Nice post! You mention narrowness of the lines as odd because SNe are fast and usually have broad lines; is the mechanism Doppler broadening so that the linewidth reflects the velocity?
Do we have theory expectations for the minimum energy of a core collapse supernova? If so perhaps one could subtract the implied luminosity from that observed here to set an upper bound on the importance of dust.
Hi all – there are many comments and great questions that I see I never responded to 🙂
1. Zoey: Variables stars like Cepheids or RR Lyraes undergo oscillations which are on a much smaller magnitude than LBV outbursts. Additionally, variables stars often undergo at least pseudo periodic variations, whereas LBV bursts seem haphazard. They are all linked by the typical mechanisms of a star, but likely they are caused by different instabilities in the equations governing these stars.
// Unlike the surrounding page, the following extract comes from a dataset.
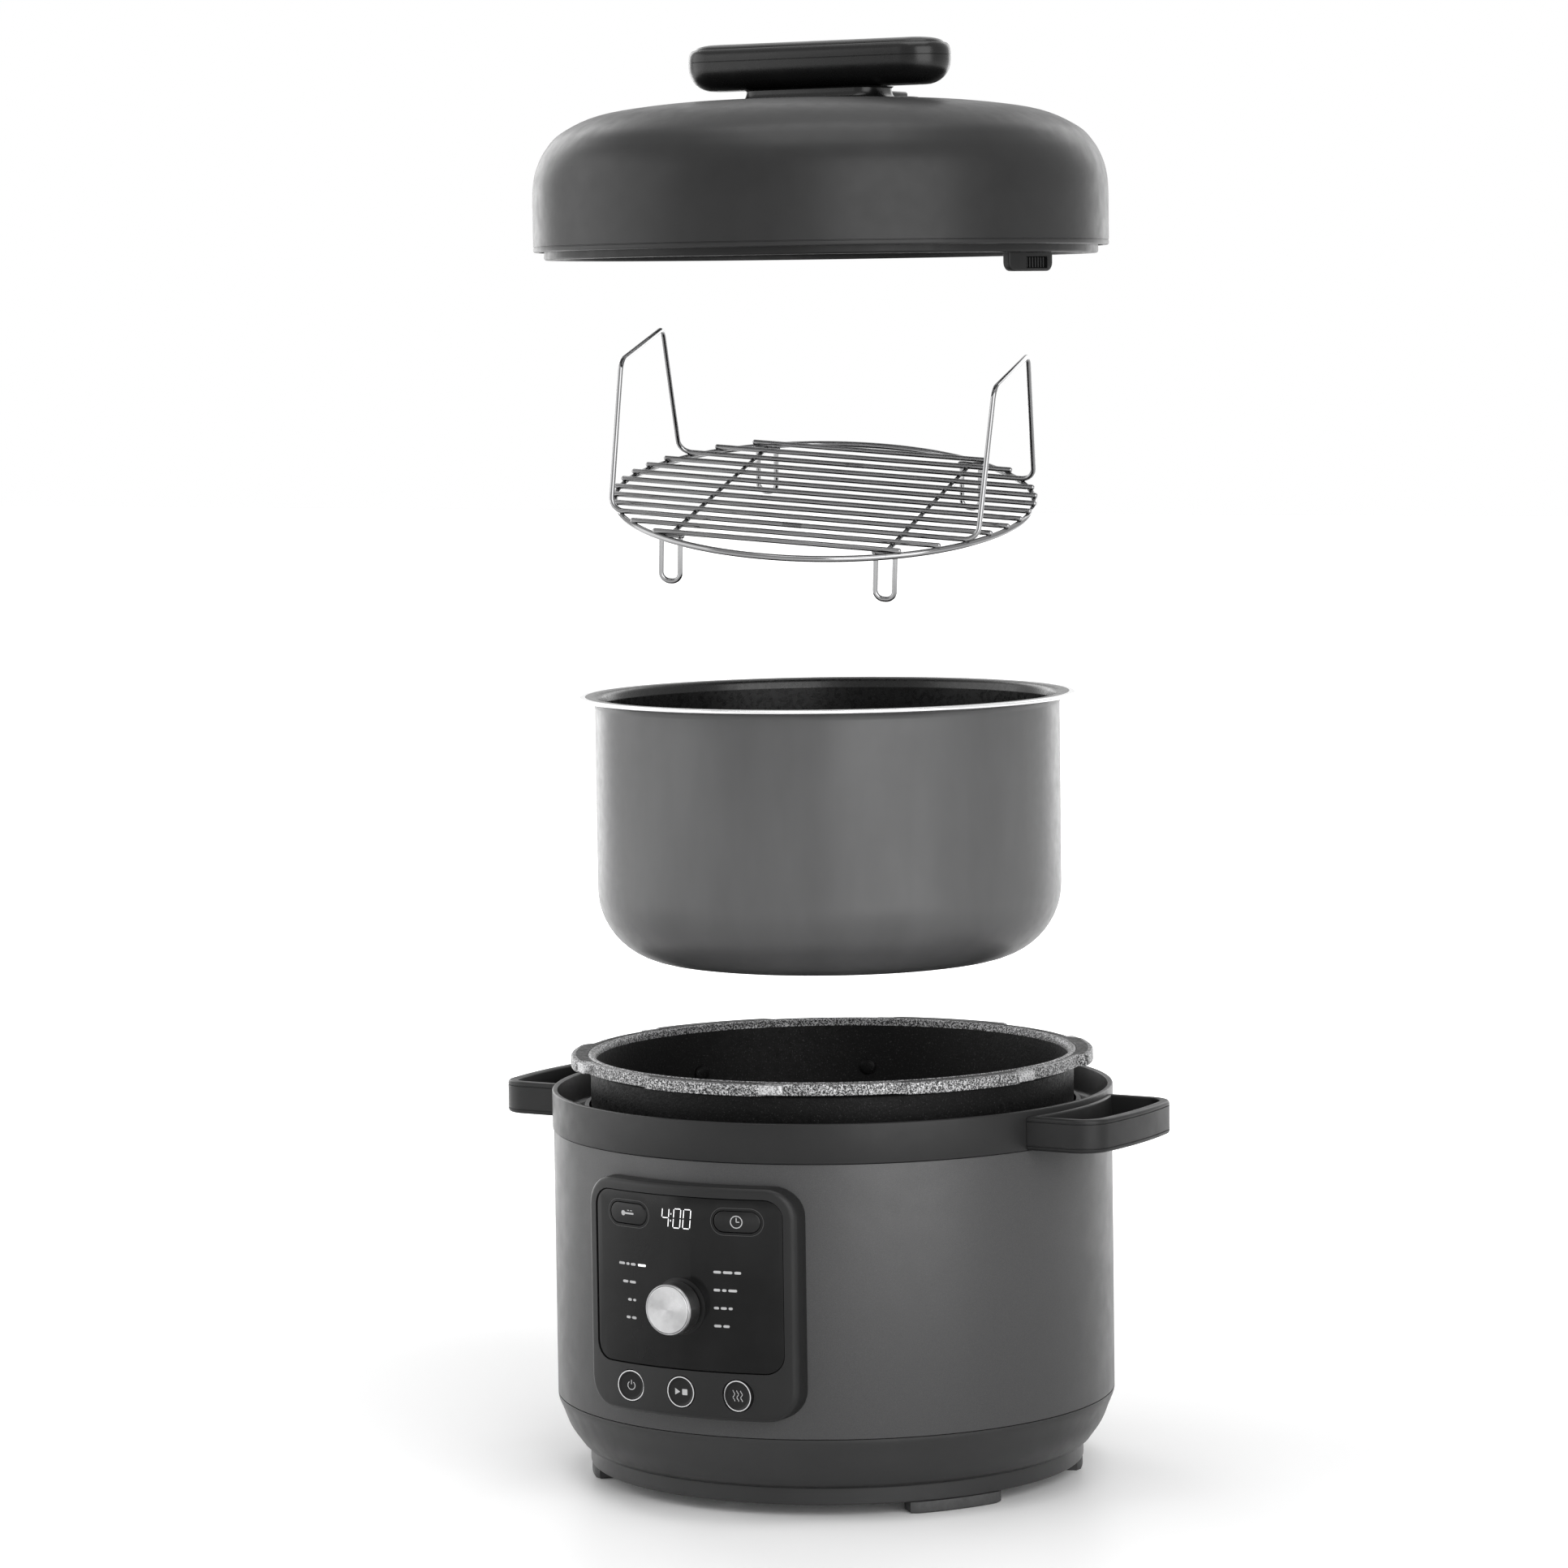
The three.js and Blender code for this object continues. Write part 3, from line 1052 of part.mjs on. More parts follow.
lidGroup.position.z = LID_REST_Z;
place(lidGroup, 'lid_dome', lidDome(), PLASTIC);
place(lidGroup, 'lid_rim', lidRim(), DARK_PLASTIC);
place(lidGroup, 'pressure_plate', pressurePlate(), STEEL);
place(lidGroup, 'sealing_ring', sealingRing(), RUBBER);
place(lidGroup, 'vent_pipe', ventPipe(), STEEL);
place(lidGroup, 'vent_shield', ventShield(), STEEL);
place(lidGroup, 'steam_valve', steamValve(), DARK_PLASTIC);
place(lidGroup, 'float_valve', floatValve(), STEEL);
place(lidGroup, 'float_bush', floatBush(), RUBBER);
place(lidGroup, 'lid_rest_tab', lidRestTab(), DARK_PLASTIC);
place(lidGroup, 'handle_neck', handleNeck(), DARK_PLASTIC);
place(lidGroup, 'lid_handle', lidHandle(), DARK_PLASTIC);
place(lidGroup, 'handle_cap', handleCap(), PLASTIC);
NECK_SCREW_X.forEach((x, i) => place(lidGroup, `handle_screw_${i + 1}`, handleScrew(x), STEEL));
group.add(lidGroup);

export default group;
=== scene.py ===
import json
import math

import bmesh
import bpy
from mathutils import Matrix, Quaternion, Vector

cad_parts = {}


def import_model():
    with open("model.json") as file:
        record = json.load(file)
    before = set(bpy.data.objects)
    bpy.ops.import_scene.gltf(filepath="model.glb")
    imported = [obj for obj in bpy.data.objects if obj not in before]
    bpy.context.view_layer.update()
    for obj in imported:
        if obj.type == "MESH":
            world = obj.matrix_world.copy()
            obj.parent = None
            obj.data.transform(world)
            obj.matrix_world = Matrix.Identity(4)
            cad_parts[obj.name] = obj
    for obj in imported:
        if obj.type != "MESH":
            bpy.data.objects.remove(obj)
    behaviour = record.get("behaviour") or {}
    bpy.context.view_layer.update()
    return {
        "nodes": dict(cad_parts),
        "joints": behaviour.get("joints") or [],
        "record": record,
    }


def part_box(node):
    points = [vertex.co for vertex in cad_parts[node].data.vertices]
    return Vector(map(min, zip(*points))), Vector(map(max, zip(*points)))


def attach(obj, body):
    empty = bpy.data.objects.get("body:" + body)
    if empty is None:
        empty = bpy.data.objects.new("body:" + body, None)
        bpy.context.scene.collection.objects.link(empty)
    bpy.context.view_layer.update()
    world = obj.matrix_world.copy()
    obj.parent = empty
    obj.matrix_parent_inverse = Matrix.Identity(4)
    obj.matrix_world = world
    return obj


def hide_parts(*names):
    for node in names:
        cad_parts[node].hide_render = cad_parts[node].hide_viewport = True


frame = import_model()

MM = 0.001  # shapes below are drawn in millimetres, in the CAD frame
ROUND = 192  # segments of a large turned piece
SMALL_ROUND = 64


def span(node):
    """Lowest and highest corner of a CAD node, in millimetres."""
    low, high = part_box(node)
    return low / MM, high / MM


def joint(name):
    return next(j for j in frame["joints"] if j["name"] == name)


# ---- shapes: a shape is (vertices, faces), or (vertices, faces, zones) ----------------------


def corner(before, at, after, radius, steps=5):
    """Points of the arc that rounds the corner at 'at'."""
    a, p, b = Vector(before), Vector(at), Vector(after)
    u, v = a - p, b - p
    half = u.angle(v) / 2
    reach = min(radius / max(math.tan(half), 1e-6), 0.48 * u.length, 0.48 * v.length)
    p0, p2, weight = p + u.normalized() * reach, p + v.normalized() * reach, math.sin(half)
    points = []
    for i in range(steps + 1):
        t = i / steps
        k0, k1, k2 = (1 - t) ** 2, 2 * weight * t * (1 - t), t * t
        points.append((p0 * k0 + p * k1 + p2 * k2) / (k0 + k1 + k2))
    return points


def rounded(points, closed=False, steps=5):
    """A 2-D outline of (x, y) or (x, y, radius) points with its corners rounded."""
    result, count = [], len(points)
    for i, point in enumerate(points):
        at = point[:2]
        inner = closed or 0 < i < count - 1
        if len(point) > 2 and inner:
            result += corner(points[i - 1][:2], at, points[(i + 1) % count][:2], point[2], steps)
        else:
            result.append(Vector(at))
    return [tuple(p) for p in result]


def spline(points, steps=6):
    """A smooth curve through 2-D points."""
    p = [Vector(q[:2]) for q in points]
    p = [2 * p[0] - p[1], *p, 2 * p[-1] - p[-2]]
    result = []
    for i in range(1, len(p) - 2):
        for k in range(steps):
            t = k / steps
            a = 2 * p[i] + (p[i + 1] - p[i - 1]) * t
            b = (2 * p[i - 1] - 5 * p[i] + 4 * p[i + 1] - p[i + 2]) * t * t
            c = (3 * p[i] - p[i - 1] - 3 * p[i + 1] + p[i + 2]) * t**3
            result.append(tuple((a + b + c) / 2))
    return result + [tuple(p[-2])]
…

2. Jonathan: Mostly photometric these remnants are often extremely dim (or non existent 🙂 ), so we would like to gather the most light possible from the source. Spectra take a much longer time to take because it breaks down the light into its various wavelength components. However, spectral followup could also be extremely useful if we *do* know that remnant is there.
3.Chris: That’s good a question. It depends on many factors such as the intrinsic brightness of the object and its distance. I looked up the exposure times for this particular case (SN1997bs) using Hubble’s MAST website (which is publicly available!), and it looks like a single observation took ~25 minutes. This may not sound like a lot, but HST time is very, very competitive. Of course, this time would be great reduced in next generation space telescopes like the Webb.
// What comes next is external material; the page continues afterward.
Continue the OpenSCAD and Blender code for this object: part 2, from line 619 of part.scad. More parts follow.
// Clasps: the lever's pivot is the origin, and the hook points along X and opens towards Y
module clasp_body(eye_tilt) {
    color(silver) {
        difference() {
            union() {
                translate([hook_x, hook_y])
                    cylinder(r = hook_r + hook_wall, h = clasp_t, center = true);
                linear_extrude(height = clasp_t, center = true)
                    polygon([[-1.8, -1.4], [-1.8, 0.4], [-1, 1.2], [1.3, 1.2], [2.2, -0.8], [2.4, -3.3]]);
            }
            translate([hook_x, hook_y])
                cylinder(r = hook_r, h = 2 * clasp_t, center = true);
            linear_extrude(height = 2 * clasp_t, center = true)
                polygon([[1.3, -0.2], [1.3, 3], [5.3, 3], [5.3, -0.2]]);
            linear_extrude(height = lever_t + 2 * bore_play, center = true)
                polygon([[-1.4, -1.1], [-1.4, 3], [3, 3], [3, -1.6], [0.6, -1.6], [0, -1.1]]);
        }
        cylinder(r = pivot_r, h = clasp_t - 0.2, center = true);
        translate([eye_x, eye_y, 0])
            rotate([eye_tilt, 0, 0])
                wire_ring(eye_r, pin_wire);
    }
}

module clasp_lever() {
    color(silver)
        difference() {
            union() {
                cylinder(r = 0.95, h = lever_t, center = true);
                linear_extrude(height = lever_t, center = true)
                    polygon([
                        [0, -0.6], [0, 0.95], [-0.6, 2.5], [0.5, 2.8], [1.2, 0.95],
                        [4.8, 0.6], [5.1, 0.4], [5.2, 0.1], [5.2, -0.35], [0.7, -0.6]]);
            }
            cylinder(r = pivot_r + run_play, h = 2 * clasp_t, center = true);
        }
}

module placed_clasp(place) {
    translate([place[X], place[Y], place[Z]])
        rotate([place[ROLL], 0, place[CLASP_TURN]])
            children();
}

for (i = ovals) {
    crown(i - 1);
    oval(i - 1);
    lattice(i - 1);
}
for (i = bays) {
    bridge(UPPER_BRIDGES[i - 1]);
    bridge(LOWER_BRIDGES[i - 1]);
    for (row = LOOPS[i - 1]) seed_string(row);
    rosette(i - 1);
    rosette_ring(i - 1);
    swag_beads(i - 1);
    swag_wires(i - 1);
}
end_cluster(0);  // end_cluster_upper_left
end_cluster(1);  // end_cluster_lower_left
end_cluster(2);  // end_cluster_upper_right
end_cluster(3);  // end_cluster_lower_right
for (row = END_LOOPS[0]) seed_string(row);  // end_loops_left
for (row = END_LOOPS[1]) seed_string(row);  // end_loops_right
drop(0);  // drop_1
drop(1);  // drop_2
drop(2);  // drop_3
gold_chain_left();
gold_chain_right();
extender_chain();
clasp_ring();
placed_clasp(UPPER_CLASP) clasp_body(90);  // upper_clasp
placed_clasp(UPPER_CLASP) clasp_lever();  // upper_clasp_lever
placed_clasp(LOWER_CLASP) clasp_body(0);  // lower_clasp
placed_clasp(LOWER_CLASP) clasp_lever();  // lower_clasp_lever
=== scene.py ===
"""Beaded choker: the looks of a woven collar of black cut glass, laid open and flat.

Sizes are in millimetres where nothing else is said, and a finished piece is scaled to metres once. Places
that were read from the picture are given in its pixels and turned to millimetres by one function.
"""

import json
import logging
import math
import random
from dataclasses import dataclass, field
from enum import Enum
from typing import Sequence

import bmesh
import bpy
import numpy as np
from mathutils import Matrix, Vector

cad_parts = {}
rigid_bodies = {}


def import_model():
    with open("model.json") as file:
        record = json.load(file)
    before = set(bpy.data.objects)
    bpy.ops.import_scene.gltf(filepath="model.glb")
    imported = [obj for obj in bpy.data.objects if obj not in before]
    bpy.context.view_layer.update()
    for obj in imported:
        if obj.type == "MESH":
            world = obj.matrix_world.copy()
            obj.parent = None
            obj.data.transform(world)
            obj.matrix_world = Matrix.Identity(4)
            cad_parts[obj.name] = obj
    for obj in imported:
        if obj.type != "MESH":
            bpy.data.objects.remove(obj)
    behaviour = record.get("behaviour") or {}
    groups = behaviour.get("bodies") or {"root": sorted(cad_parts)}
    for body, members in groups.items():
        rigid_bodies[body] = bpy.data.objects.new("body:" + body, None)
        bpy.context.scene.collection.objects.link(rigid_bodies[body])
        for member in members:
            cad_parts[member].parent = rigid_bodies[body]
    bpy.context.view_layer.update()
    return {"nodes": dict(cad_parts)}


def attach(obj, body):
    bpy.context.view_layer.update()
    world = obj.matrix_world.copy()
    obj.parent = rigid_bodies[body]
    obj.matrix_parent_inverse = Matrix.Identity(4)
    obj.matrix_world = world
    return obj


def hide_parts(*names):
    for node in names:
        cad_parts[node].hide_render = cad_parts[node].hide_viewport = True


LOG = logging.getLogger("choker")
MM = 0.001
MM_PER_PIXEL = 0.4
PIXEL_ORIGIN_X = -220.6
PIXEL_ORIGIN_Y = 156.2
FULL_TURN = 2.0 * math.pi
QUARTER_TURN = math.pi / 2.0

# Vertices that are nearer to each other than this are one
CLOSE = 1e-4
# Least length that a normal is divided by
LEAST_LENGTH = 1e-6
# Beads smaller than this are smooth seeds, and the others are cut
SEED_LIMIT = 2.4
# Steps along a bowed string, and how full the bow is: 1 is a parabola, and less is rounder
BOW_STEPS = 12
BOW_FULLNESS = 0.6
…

4. Zach: As you might guess, the narrowness of the line is due to dust in the explosions nearby environment. While it’s a good idea to use the SN properties to learn about this dust, in practice, we *don’t* know of a minimum energy for these core collapse SNe. In fact, cases like SN1997bs are showing us that subluminous SNe seem to be possible, and so the energy distribution we observe in these objects seems wider than expected.